Programs that provide support to nontraditional students are arguably doing more than sparking a few personal ambitions. They’re helping to reinforce the idea that youth work is a profession, not just a quick stop on the way to a real job. They’re changing the perceptions of workers about their right to negotiate for better work conditions.

Not all the links are in place. Gannett, of NIOST, points out that professionalization of the field needs to be pushed from both the grassroots and the policy levels. Rural communities without deep-pocketed local agencies need state mandates, like those in the early-childhood field, to force the credentialing of workers.

But state licensing and standards have their downside. Levine, of the Center for After-School Excellence, calls the public-school teaching model too rigid for after-school educators. “One of the strengths of our field is the diversity of staff, including not only college students but moms from the neighborhood,” he says. “I don’t know anyone who wants to lose that vibrancy.”

Indeed, some observers prefer the term career “lattice” to ladder, underscoring multiple entry points to the profession. The reasons for going into youth work are so diverse that they belie any single approach to building a career.

For instance: Cooper, the Parks Department after-school coordinator, says that he has wanted to be a teacher since his teenage stint as a daycare worker. In the intervening years, he bounced from job to job.

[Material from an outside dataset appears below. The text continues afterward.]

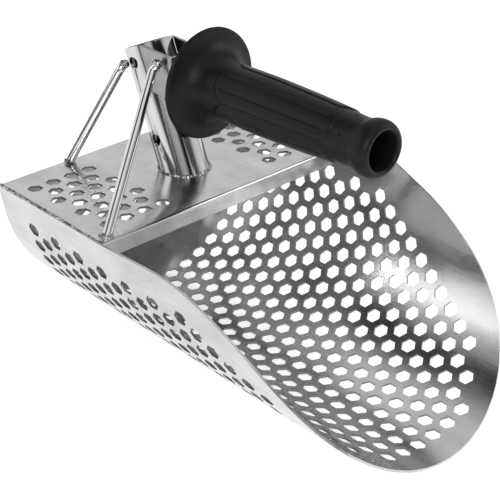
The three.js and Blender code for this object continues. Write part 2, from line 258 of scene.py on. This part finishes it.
# %% Weld finish
def weld_metal():
    finish = Finish("weld_metal")
    scale = finish.cloud((500, 500, 500), 4)
    heat = finish.ramp(finish.cloud((330, 330, 330), 3), (0.36, 0.0), (0.62, 1.0))
    dark_scale, bare_metal = (0.10, 0.095, 0.09, 1), (0.62, 0.61, 0.60, 1)
    tint = finish.blend(heat, dark_scale, bare_metal)
    return finish.surface({
        "Base Color": tint, "Metallic": 1.0, "Roughness": scale * 0.3 + 0.12,
        "Normal": finish.bump(scale, 0.35, 0.0005),
    })


WELD_METAL = weld_metal()
print("weld metal ready")

# %% [markdown]
# ## Grip rubber
#
# Moulded rubber is black but never quite: a fine grain scatters a soft sheen, and worn places shine a
# little more. Two sizes of noise give the grain and the uneven sheen.

# %% Rubber finish
def grip_rubber():
    finish = Finish("grip_rubber")
    grain = finish.cloud((1500, 1500, 1500), 2)
    wear = finish.cloud((45, 45, 45), 4)
    tone = finish.blend(wear, (0.0045, 0.0045, 0.0048, 1), (0.0085, 0.0085, 0.009, 1))
    return finish.surface({
        "Base Color": tone, "Roughness": wear * 0.22 + grain * 0.1 + 0.27, "Specular IOR Level": 0.22,
        "Normal": finish.bump(grain, 0.12, 0.0002),
    })


RUBBER = grip_rubber()
print("rubber ready")

# %% [markdown]
# ## Making and placing pieces
#
# Every piece is a bmesh that ends as an object at the origin, with its place in its mesh. Faces that
# meet at a shallow angle are shaded smooth and the rest stay crisp. Each piece then rides on the one
# body of this welded object, hides the solids that it stands for, and takes its material in a slot.

# %% Piece helpers
CRISP = math.radians(32)


def finished(name, shape, material, replaces=(), crisp=CRISP):
    """Turns a bmesh into a piece of the scoop."""
    mesh = bpy.data.meshes.new(name)
    shape.to_mesh(mesh)
    shape.free()
    mesh.shade_smooth()
    mesh.set_sharp_from_angle(angle=crisp)
    mesh.materials.clear()
    mesh.materials.append(material)
    piece = bpy.data.objects.new(name, mesh)
    bpy.context.scene.collection.objects.link(piece)
    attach(piece, "root")
    if replaces:
        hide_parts(*replaces)
    print(name, len(mesh.polygons), "faces")
    return piece


def copied(node, merge=0.02 * MM):
    """A bmesh of a CAD node's solid, with its loose triangles joined."""
    shape = bmesh.new()
    shape.from_mesh(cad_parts[node].data)
    bmesh.ops.remove_doubles(shape, verts=shape.verts, dist=merge)
    return shape


def sliced(shape, axis, start, end, step):
    """Cuts the faces with planes across an axis, so that they can bend there."""
    normal = Vector([1.0 if k == axis else 0.0 for k in range(3)])
    count = round((end - start) / step)
    for k in range(1, count):
        everything = shape.verts[:] + shape.edges[:] + shape.faces[:]
        place = normal * (start + (end - start) * k / count)
        bmesh.ops.bisect_plane(shape, geom=everything, dist=1e-7, plane_co=place, plane_no=normal)


print("piece helpers ready")

# %% [markdown]
# ## The basket: unroll, slice, roll again
#
# The basket is one perforated sheet rolled to a U. The frame holds it as flat facets between the
# holes, which would shine like cut glass. Its outer skin is taken off, unrolled to the flat sheet that
# it was cut from, sliced across every few millimetres, and rolled again on a true curve. The sheet's
# thickness is then grown inwards. The holes keep their exact places, because they come from the frame.
#
# Growing the thickness leaves a ring of small wall faces around each hole and one long ring around the
# sheet's rim. The short rings get the mark "cut" that the finish reads.

# %% The roll
ROLL_RADIUS = 99.6 * MM
ROLL_ANGLE = math.radians(78.1)
SHEET = 1.5 * MM
REAR_END = 79.0 * MM
SHIFT = (50.4 + 168.2 - 79.0) / 2 * MM
DECK_HEIGHT = 104.4 * MM
DECK_RISE = 0.0632
DECK_FRONT = 35.2 * MM
SPLAY = {"width": 5.9 * MM, "from": 100 * MM, "start": -REAR_END, "front": DECK_FRONT, "lip": 50.4 * MM,
         "end": 100 * MM}


NEAR_BOTTOM = 30 * MM            # below this a height says too little, so the angle is measured


def deck_top(forward):
    return DECK_HEIGHT + DECK_RISE * forward


def wall_length(height):
    """Distance around the sheet from the bottom line to a height on the wall."""
    roll_top = ROLL_RADIUS * (1 - math.cos(ROLL_ANGLE))
    return ROLL_RADIUS * ROLL_ANGLE + (height - roll_top) / math.sin(ROLL_ANGLE)


def spread(around, forward):
    """How far the top of the wall stands out from the plain roll."""
    rise = max(abs(around) - SPLAY["from"], 0) / (wall_length(deck_top(SPLAY["front"])) - SPLAY["from"])
    along = min(max((forward - SPLAY["start"]) / (SPLAY["front"] - SPLAY["start"]), 0), 1)
    fade = min(max((forward - SPLAY["lip"]) / (SPLAY["end"] - SPLAY["lip"]), 0), 1)
    return SPLAY["width"] * rise ** 2 * along * (1 - fade * fade * (3 - 2 * fade))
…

He had a bumpy ride into youth work, but he’s committed to it now. He believes his after-school certificate “will help absolutely in applying for other jobs.”

For his part, Urrea notes that his decision to take the new counseling job was about more than money. If he’d taken the offer to manage a multicultural center, his work would have been 50 percent administrative. In his new position, he’ll be working “100 percent with youth and families,” he says. “My heart is going to be happier.”